→ Objective
Output the full material exactly as it appears here.

▼

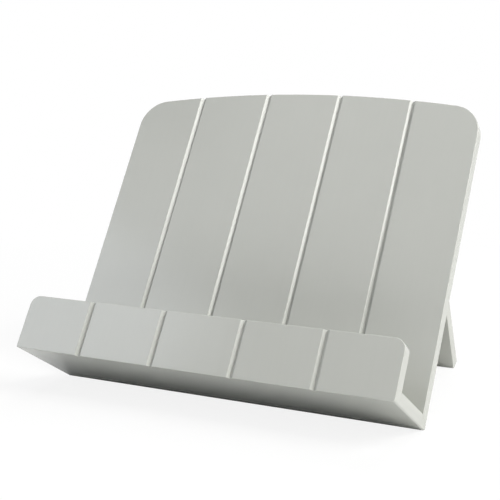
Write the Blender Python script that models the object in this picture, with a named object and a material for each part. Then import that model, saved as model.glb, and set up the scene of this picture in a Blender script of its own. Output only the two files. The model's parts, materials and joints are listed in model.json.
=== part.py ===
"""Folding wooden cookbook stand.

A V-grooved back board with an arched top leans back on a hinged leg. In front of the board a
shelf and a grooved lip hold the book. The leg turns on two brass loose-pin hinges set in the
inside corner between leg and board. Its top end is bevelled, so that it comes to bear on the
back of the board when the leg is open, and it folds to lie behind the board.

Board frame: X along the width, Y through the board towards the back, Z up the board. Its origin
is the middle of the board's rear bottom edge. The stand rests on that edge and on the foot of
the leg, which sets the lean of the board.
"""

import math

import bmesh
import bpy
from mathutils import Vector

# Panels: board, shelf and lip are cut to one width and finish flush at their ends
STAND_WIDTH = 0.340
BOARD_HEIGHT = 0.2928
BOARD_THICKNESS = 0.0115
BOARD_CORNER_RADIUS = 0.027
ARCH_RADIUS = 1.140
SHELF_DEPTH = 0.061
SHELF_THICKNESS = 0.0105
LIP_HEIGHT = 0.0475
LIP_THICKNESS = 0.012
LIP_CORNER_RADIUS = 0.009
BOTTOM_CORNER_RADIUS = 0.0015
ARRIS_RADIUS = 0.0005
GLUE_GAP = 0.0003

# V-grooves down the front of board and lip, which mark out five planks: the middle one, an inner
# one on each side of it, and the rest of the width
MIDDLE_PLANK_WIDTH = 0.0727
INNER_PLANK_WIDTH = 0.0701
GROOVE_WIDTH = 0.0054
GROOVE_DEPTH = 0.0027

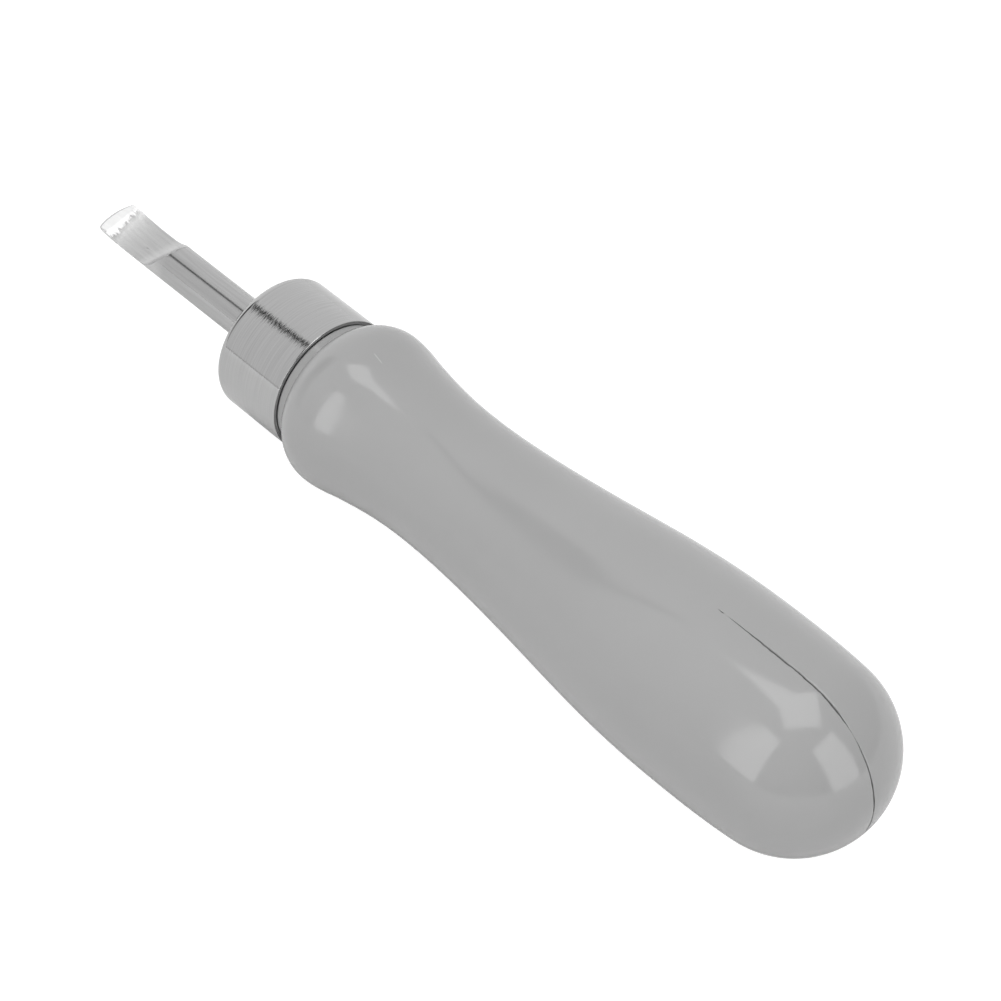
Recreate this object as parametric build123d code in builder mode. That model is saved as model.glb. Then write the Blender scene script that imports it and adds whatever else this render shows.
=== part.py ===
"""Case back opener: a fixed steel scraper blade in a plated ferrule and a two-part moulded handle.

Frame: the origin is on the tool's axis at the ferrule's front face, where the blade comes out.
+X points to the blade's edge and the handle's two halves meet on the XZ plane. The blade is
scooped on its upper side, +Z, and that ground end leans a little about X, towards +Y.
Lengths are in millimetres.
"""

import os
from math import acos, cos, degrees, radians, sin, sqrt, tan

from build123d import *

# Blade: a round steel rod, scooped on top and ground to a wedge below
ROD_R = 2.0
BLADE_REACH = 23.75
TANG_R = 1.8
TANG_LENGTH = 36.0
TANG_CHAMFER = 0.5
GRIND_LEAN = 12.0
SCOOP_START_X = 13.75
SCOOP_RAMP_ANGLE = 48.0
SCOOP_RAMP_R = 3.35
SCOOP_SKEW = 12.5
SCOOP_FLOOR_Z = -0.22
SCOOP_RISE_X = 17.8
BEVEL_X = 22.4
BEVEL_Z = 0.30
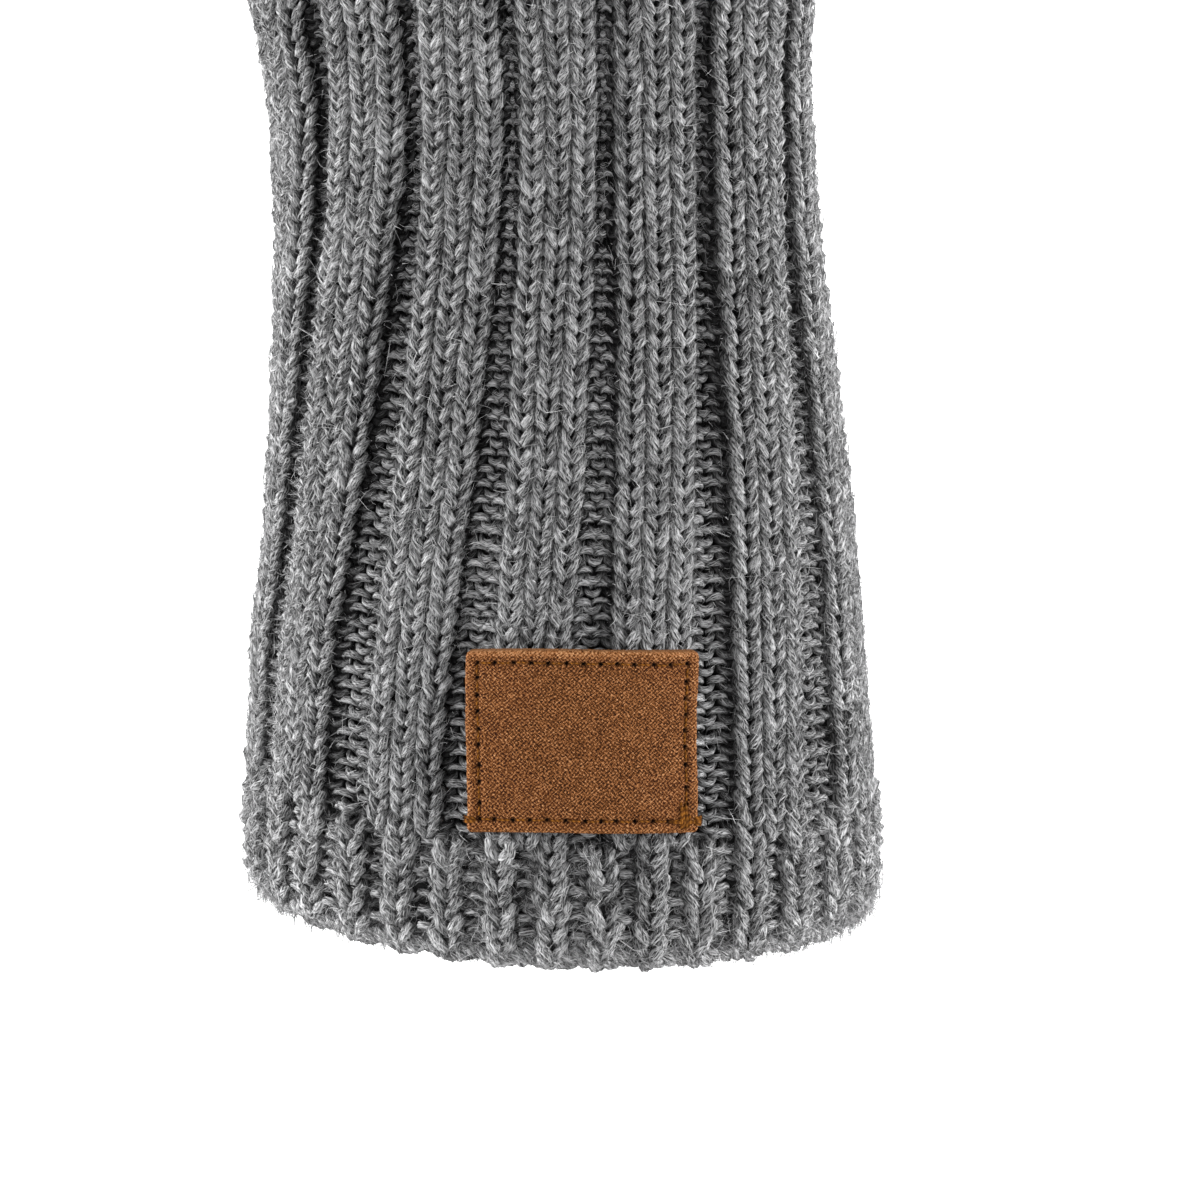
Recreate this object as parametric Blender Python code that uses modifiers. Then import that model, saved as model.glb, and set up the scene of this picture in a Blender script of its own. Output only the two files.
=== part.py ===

▲

→ Reply
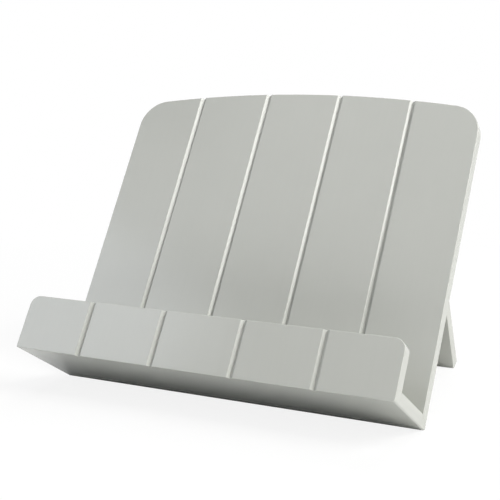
Write the Blender Python script that models the object in this picture, with a named object and a material for each part. Then import that model, saved as model.glb, and set up the scene of this picture in a Blender script of its own. Output only the two files. The model's parts, materials and joints are listed in model.json.
=== part.py ===
"""Folding wooden cookbook stand.

A V-grooved back board with an arched top leans back on a hinged leg. In front of the board a
shelf and a grooved lip hold the book. The leg turns on two brass loose-pin hinges set in the
inside corner between leg and board. Its top end is bevelled, so that it comes to bear on the
back of the board when the leg is open, and it folds to lie behind the board.

Board frame: X along the width, Y through the board towards the back, Z up the board. Its origin
is the middle of the board's rear bottom edge. The stand rests on that edge and on the foot of
the leg, which sets the lean of the board.
"""

import math

import bmesh
import bpy
from mathutils import Vector

# Panels: board, shelf and lip are cut to one width and finish flush at their ends
STAND_WIDTH = 0.340
BOARD_HEIGHT = 0.2928
BOARD_THICKNESS = 0.0115
BOARD_CORNER_RADIUS = 0.027
ARCH_RADIUS = 1.140
SHELF_DEPTH = 0.061
SHELF_THICKNESS = 0.0105
LIP_HEIGHT = 0.0475
LIP_THICKNESS = 0.012
LIP_CORNER_RADIUS = 0.009
BOTTOM_CORNER_RADIUS = 0.0015
ARRIS_RADIUS = 0.0005
GLUE_GAP = 0.0003

# V-grooves down the front of board and lip, which mark out five planks: the middle one, an inner
# one on each side of it, and the rest of the width
MIDDLE_PLANK_WIDTH = 0.0727
INNER_PLANK_WIDTH = 0.0701
GROOVE_WIDTH = 0.0054
GROOVE_DEPTH = 0.0027

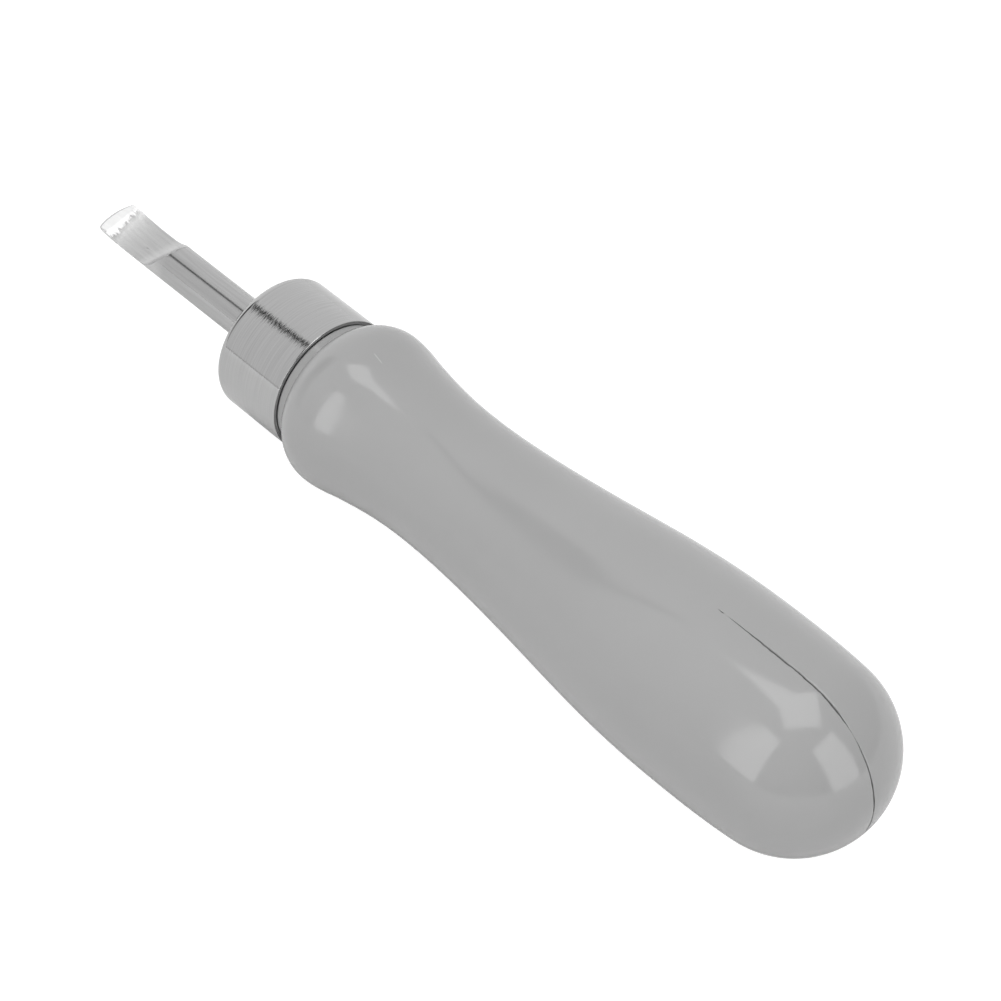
Recreate this object as parametric build123d code in builder mode. That model is saved as model.glb. Then write the Blender scene script that imports it and adds whatever else this render shows.
=== part.py ===
"""Case back opener: a fixed steel scraper blade in a plated ferrule and a two-part moulded handle.

Frame: the origin is on the tool's axis at the ferrule's front face, where the blade comes out.
+X points to the blade's edge and the handle's two halves meet on the XZ plane. The blade is
scooped on its upper side, +Z, and that ground end leans a little about X, towards +Y.
Lengths are in millimetres.
"""

import os
from math import acos, cos, degrees, radians, sin, sqrt, tan

from build123d import *

# Blade: a round steel rod, scooped on top and ground to a wedge below
ROD_R = 2.0
BLADE_REACH = 23.75
TANG_R = 1.8
TANG_LENGTH = 36.0
TANG_CHAMFER = 0.5
GRIND_LEAN = 12.0
SCOOP_START_X = 13.75
SCOOP_RAMP_ANGLE = 48.0
SCOOP_RAMP_R = 3.35
SCOOP_SKEW = 12.5
SCOOP_FLOOR_Z = -0.22
SCOOP_RISE_X = 17.8
BEVEL_X = 22.4
BEVEL_Z = 0.30
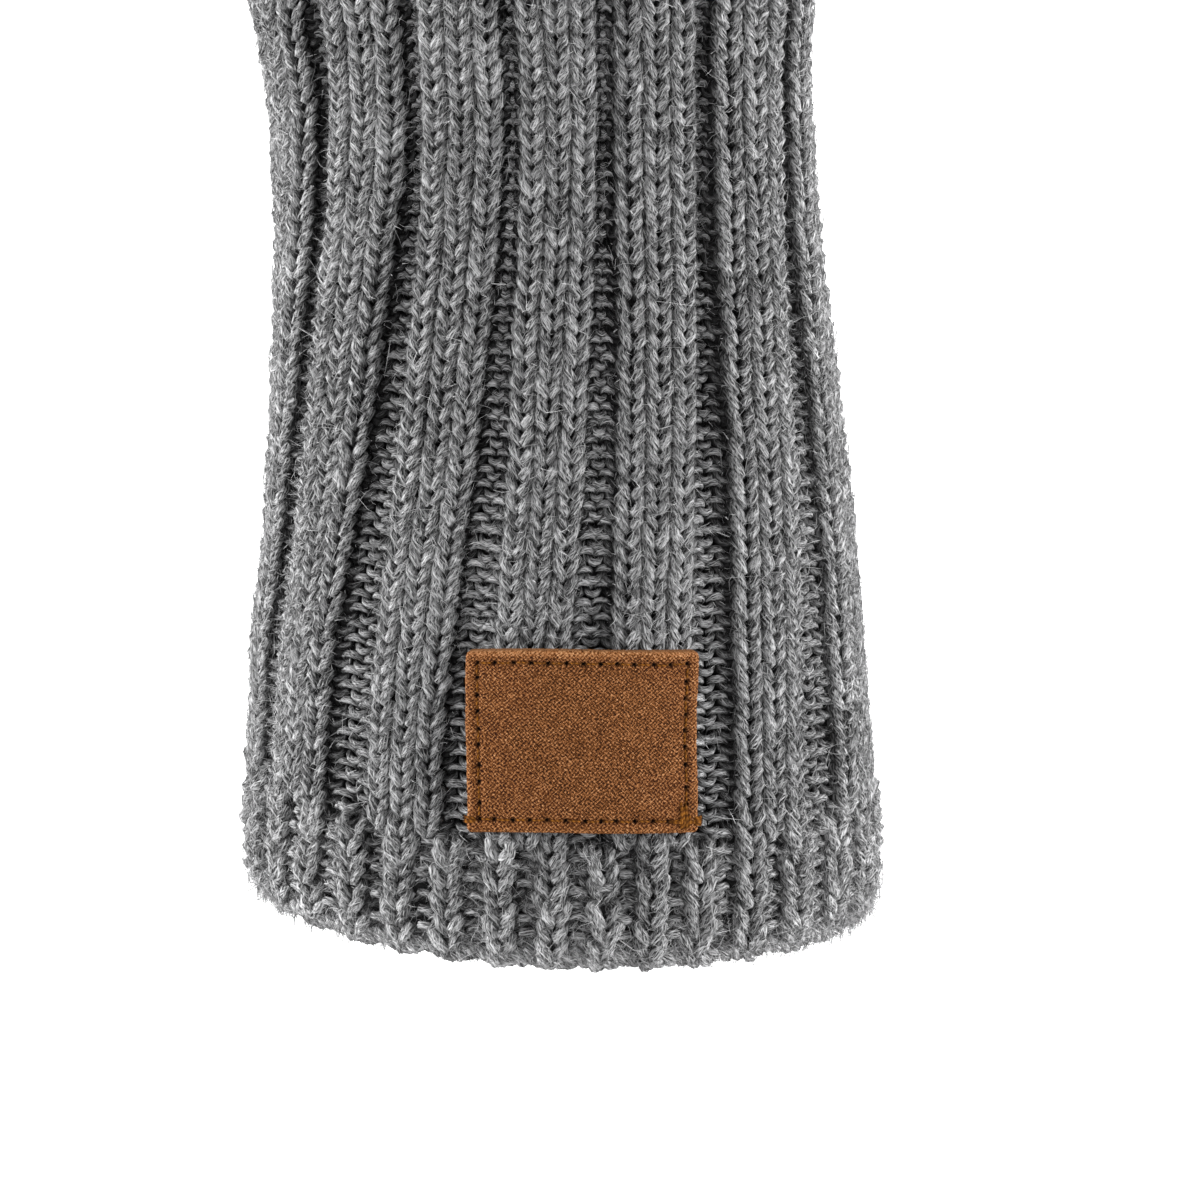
Recreate this object as parametric Blender Python code that uses modifiers. Then import that model, saved as model.glb, and set up the scene of this picture in a Blender script of its own. Output only the two files.
=== part.py ===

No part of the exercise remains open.